Poster for Otis Rush by Wes Wilson, 1967

But what drew people to these posters wasn’t the need to buy what was essentially just an advertisement. It was the electric, swirling graphic designs that they depicted. Simple sans serif fonts were replaced by bubbling, bursting, hardly-legible letters. And bright, clashing colours were played out against each other on paper. It was clear that the poster had evolved a long way from simply trying to sell a product. It was now both a business and an art, something that could be used as decoration for your bedroom wall. 


The epicentre of this new potent style was the thriving late Sixties music scene of San Francisco. The Californian metropolis was crowded by concerts booming with the new sounds of psychedelic rock, famous for the eventual 1967 ‘summer of love’ that would see thousands of hippies descend on the city in search of arts, music, and a good time. It was within this bohemian culture that poster artists in San Francisco began experimenting with new forms of advertising, attempting to put in visual terms the LSD inspired ethos at the centre of the music’s popularity. 


At the forefront of this experimentation was Wes Wilson, who began working at a print shop in the city in 1965. After a music festival (and LSD) the artist was inspired by the experience and started making posters with trippy, free-flowing designs. He began to develop his own typeface to capture this, borrowing heavily from Austrian painter Alfred Roller’s work. When Wilson started work with music promoter Bill Graham around 1966, his style ballooned into the vibrant concert posters that are iconic today.

Poster for Grateful Dead by Alton Kelley and Stanley Mouse, 1966

Other artists in San Francisco also started making trippy posters around this time. Hired by the legendary music promoter Chet Helms, the duo Stanley Mouse and Alton Kelley worked together to create posters for concerts happening around town - spinning simple iconography into blazing masterpieces.
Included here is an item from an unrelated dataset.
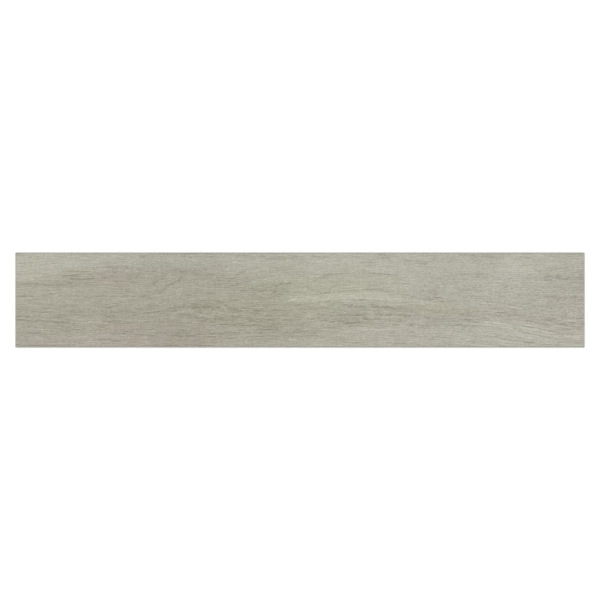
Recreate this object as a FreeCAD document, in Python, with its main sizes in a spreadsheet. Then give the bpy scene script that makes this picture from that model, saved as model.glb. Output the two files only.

One of their most famous pieces is that of a 1966 poster for The Grateful Dead, in which a skeleton crowned by roses is framed by shocking blue and red. Underneath, the barely legible font shrieks ‘September 16th, Avalon Ballroom’. 

In addition to the duo, Chet Helms hooked up with San Francisco Art Institute instructor Victor Moscoso, whose work was renowned for its explosive use of colour and composition that made it seem as though the images were vibrating.
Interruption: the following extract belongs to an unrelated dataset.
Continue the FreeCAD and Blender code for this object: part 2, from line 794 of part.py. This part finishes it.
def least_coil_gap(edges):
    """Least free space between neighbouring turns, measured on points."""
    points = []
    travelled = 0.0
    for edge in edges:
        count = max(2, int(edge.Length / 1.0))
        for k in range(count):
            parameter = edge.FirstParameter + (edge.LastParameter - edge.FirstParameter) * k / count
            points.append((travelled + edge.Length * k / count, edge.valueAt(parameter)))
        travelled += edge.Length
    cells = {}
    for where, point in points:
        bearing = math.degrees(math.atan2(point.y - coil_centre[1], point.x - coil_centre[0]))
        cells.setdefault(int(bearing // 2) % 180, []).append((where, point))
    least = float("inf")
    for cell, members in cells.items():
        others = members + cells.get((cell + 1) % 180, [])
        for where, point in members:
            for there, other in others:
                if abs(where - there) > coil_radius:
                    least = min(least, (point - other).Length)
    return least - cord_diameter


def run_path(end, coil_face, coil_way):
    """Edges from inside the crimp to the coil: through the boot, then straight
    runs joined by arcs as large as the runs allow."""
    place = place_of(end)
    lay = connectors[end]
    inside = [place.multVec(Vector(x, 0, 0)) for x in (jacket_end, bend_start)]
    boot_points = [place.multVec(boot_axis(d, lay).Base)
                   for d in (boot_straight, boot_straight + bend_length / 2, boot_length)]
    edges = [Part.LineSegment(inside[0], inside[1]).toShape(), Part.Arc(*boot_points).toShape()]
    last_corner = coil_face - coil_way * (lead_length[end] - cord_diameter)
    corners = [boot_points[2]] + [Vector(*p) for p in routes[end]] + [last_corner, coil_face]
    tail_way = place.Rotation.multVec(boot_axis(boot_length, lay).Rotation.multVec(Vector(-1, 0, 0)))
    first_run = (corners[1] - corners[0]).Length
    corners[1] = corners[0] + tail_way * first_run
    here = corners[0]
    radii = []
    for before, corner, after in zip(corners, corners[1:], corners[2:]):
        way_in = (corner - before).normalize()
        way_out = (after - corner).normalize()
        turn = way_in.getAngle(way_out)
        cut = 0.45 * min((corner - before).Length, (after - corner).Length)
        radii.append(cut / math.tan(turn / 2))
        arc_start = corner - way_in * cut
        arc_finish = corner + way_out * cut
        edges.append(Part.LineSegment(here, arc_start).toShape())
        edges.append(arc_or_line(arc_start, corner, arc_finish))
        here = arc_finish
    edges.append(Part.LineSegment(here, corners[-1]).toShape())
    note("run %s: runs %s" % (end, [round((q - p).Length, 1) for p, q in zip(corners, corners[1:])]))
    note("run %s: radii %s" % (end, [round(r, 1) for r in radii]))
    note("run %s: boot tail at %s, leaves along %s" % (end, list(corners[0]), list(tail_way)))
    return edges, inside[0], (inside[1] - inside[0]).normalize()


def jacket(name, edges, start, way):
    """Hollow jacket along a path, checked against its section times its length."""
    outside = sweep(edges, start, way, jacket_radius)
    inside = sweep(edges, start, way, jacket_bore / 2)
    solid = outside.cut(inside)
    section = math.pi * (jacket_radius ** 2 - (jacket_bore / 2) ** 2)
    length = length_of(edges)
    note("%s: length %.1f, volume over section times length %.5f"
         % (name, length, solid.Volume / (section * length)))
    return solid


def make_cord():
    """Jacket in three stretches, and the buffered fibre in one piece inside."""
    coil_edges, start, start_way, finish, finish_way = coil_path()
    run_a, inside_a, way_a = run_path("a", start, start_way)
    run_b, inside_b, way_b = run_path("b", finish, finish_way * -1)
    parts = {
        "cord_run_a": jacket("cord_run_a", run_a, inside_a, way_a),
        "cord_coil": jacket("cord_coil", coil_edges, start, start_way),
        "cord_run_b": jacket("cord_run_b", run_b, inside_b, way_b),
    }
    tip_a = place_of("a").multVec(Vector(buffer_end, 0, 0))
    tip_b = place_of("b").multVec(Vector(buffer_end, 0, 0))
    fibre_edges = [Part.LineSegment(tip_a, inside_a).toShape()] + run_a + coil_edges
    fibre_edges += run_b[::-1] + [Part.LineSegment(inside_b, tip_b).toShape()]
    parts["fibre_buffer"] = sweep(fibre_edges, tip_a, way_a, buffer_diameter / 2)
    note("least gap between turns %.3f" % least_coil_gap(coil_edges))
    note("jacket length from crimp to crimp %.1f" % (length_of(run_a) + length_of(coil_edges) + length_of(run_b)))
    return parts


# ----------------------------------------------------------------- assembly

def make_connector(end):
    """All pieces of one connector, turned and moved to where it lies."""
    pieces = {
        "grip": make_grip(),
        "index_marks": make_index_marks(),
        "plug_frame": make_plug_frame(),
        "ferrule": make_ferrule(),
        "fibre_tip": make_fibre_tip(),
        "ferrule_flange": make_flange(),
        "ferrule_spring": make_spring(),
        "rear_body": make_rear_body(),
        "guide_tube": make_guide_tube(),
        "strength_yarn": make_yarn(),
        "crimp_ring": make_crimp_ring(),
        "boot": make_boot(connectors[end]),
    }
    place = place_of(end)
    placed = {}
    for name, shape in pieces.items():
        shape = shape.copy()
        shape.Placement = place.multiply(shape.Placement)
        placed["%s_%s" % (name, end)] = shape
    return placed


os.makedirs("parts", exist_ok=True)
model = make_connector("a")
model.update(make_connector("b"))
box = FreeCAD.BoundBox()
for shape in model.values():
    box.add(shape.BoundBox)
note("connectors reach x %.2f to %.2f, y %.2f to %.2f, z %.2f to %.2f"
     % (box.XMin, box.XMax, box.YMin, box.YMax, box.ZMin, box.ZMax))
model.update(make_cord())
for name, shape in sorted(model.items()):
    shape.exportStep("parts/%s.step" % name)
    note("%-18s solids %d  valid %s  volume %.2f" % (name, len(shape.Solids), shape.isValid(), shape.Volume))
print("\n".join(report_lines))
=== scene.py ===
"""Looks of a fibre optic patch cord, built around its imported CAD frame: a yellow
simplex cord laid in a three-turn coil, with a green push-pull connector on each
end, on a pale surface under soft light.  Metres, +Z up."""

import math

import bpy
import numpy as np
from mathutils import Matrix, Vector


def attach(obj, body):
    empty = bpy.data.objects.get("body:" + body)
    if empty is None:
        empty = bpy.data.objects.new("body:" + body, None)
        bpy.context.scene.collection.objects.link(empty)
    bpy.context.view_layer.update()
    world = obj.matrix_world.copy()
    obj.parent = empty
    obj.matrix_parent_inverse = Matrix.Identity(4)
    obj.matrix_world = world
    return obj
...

Poster for The Miller Blues Band, Victor Moscoso, 1967

If the hardly readable text and clashing colours seem counterintuitive, it actually served an important commercial purpose. Like a bumblebee’s stripes, the chaotic energy drew viewers in and forced them to engage in what was being advertised. In Moscoso’s words, “The musicians were turning up their amplifiers to the point where they were blowing out your eardrums. I did the equivalent with the eyeballs…”

As a whole, the group of artists were heavily influenced by comic books, eastern mysticism, and perhaps most notably, Art Nouveau. The Art Nouveau movement was an international style of art that came to prominence from around 1890 to 1910, often seen as a desire to break free from rigid classical forms. The curved fonts, winding lines, and fluid shapes that characterised this style were all borrowed by the San Francisco poster makers in the late Sixties. Their tendency to take these motifs and then crank up the colour to the extreme earned them the title “Art Nouveau on Acid”.

Alphonse Mucha, Zodiac, 1896

Of particular interest from the Art Nouveau period were the ethereal women of Alphonse Mucha (a fellow poster maker), gracefully posed with sprawling hair. Another inspiration was Aubrey Beardsley, who used black ink to create high contrast, swooping, patterned illustrations. Parallels between these artists can be spotted throughout the group’s work.

Aubrey Beardsley, The Climax, 1893

The psychedelic posters were infectious, capturing the globe in the heyday of sun-drenched rock and roll. They eventually began to wane around the first half of the Seventies, but their influence can be traced throughout the course of the past few decades. Today, the micro-resurgence of the aesthetic speaks to a desire for escapism, freedom, and a good time - perhaps what we need most as a (hopefully) brighter summer approaches.